A novelized sequel, Epithet Erased: Prison of Plastic, was released as a follow-up to the series on December 9th, 2022. The book was written by Blaber and illustrated by Bo Hello. A follow-up novel, Epithet Erased: Sweet Escape, has been funded, with Blaber intending to continue the series beyond that.

Release and reception
The first episode was released on VRV on 8 November 2019, exclusively in the United States. It was released internationally via YouTube on 22 November 2019, with episodes coming out two weeks after their VRV premiere.

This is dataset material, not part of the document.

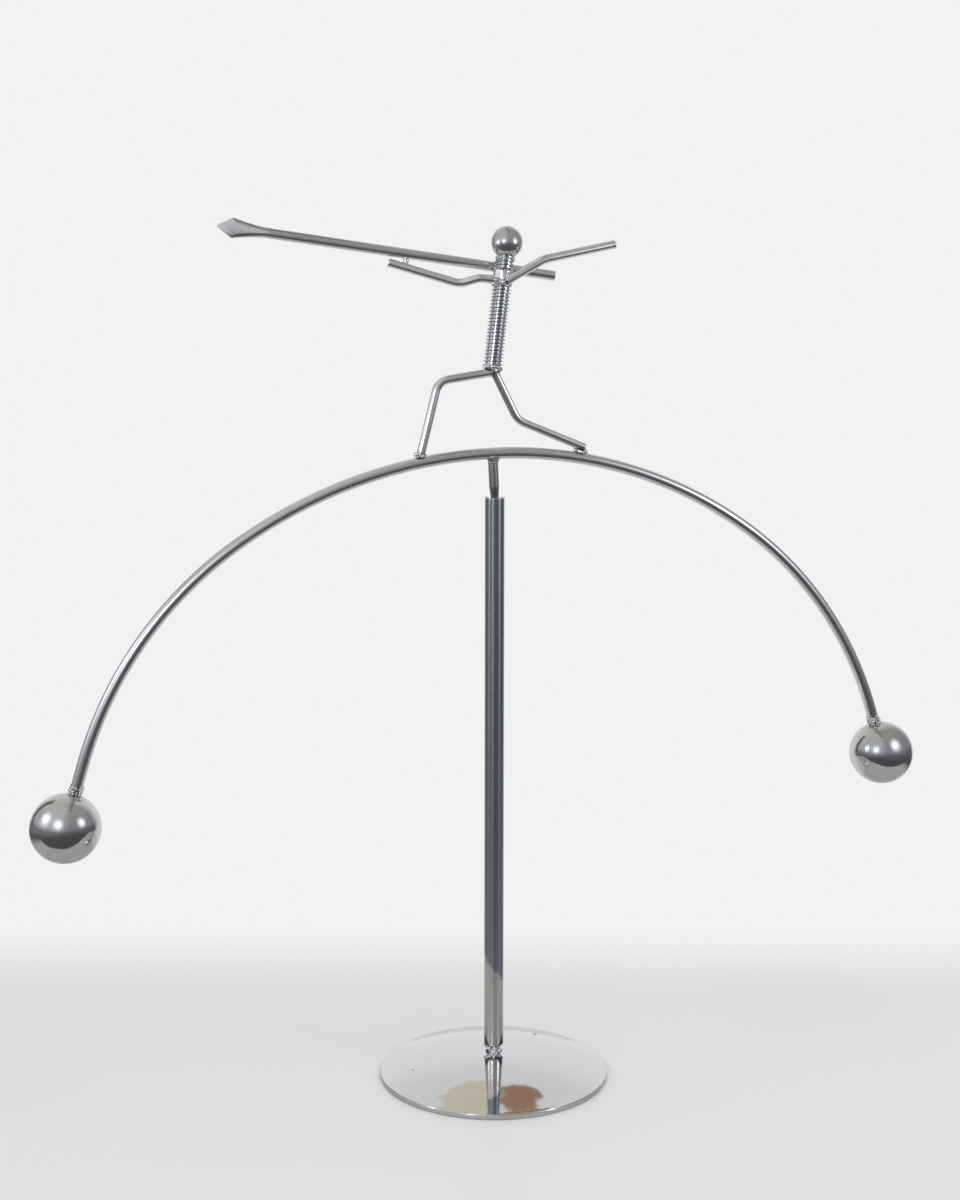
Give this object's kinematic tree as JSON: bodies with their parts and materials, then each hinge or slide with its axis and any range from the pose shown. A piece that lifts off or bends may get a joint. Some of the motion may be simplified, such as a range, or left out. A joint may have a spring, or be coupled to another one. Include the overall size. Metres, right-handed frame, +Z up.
{
  "type": "kinetic balance toy",
  "caption": "Steel spear thrower on a weighted arch that balances, rocks and turns on one pin in the cup of a tall post with a domed round base.",
  "frame": {"origin": "centre of the domed base's flat underside, on the surface the toy stands on", "axes": "+Z up along the post, the arch spans X with the spear pointing to -X, and the figure's front faces -Y"},
  "size_m": [0.3715, 0.094, 0.3462],
  "materials": {
    "base": "polished",
    "post": "polished",
    "pivot": "polished",
    "arch": "polished",
    "weights": "polished",
    "limbs": "polished",
    "stud": "satin",
    "head": "polished",
    "spear": "polished",
    "welds": "gloss"
  },
  "bodies": {
    "stand": {"base_dome": "base", "post": "post", "foot_weld": "welds"},
    "tip": {"pivot_tip": "pivot"},
    "pin": {"pivot_pin": "pivot"},
    "balance": {"pin_weld": "welds", "arch_rod": "arch", "left_ball": "weights", "right_ball": "weights", "left_ball_weld": "welds", "right_ball_weld": "welds", "front_leg": "limbs", "rear_leg": "limbs", "front_foot_weld": "welds", "rear_foot_weld": "welds", "hip_weld": "welds", "torso_stud": "stud", "neck_weld": "welds", "head_ball": "head", "front_arm": "limbs", "rear_arm": "limbs", "shoulder_weld": "welds", "spear": "spear", "back_weld": "welds", "hand_weld": "welds"}
  },
  "joints": [
    {"name": "rock", "type": "hinge", "parent": "stand", "child": "tip", "pos_m": [0, 0, 0.23802], "axis": [0, 1, 0], "range_deg": [-20, 20]},
    {"name": "nod", "type": "hinge", "parent": "tip", "child": "pin", "pos_m": [0, 0, 0.23802], "axis": [0.9987, 0, 0.0506], "range_deg": [-15, 15]},
    {"name": "spin", "type": "hinge", "parent": "pin", "child": "balance", "pos_m": [0, 0, 0.23802], "axis": [-0.0506, 0, 0.9987], "continuous": true}
  ]
}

The series has received positive reviews, with many critics praising the concept, characters and writing with some criticism directed towards the limited animation and plot direction.

Merchandise
A plush toy of the show's main character, Molly, was released on May 9, 2020. Produced by the company Makeship, the plush featured Molly's signature bear hoodie, reflector tape backpack and hair marshmallows (non-edible). To produce the doll, Makeship needed about 500 pre-orders, which they reached within 2 days, making sure the doll would be released to the public.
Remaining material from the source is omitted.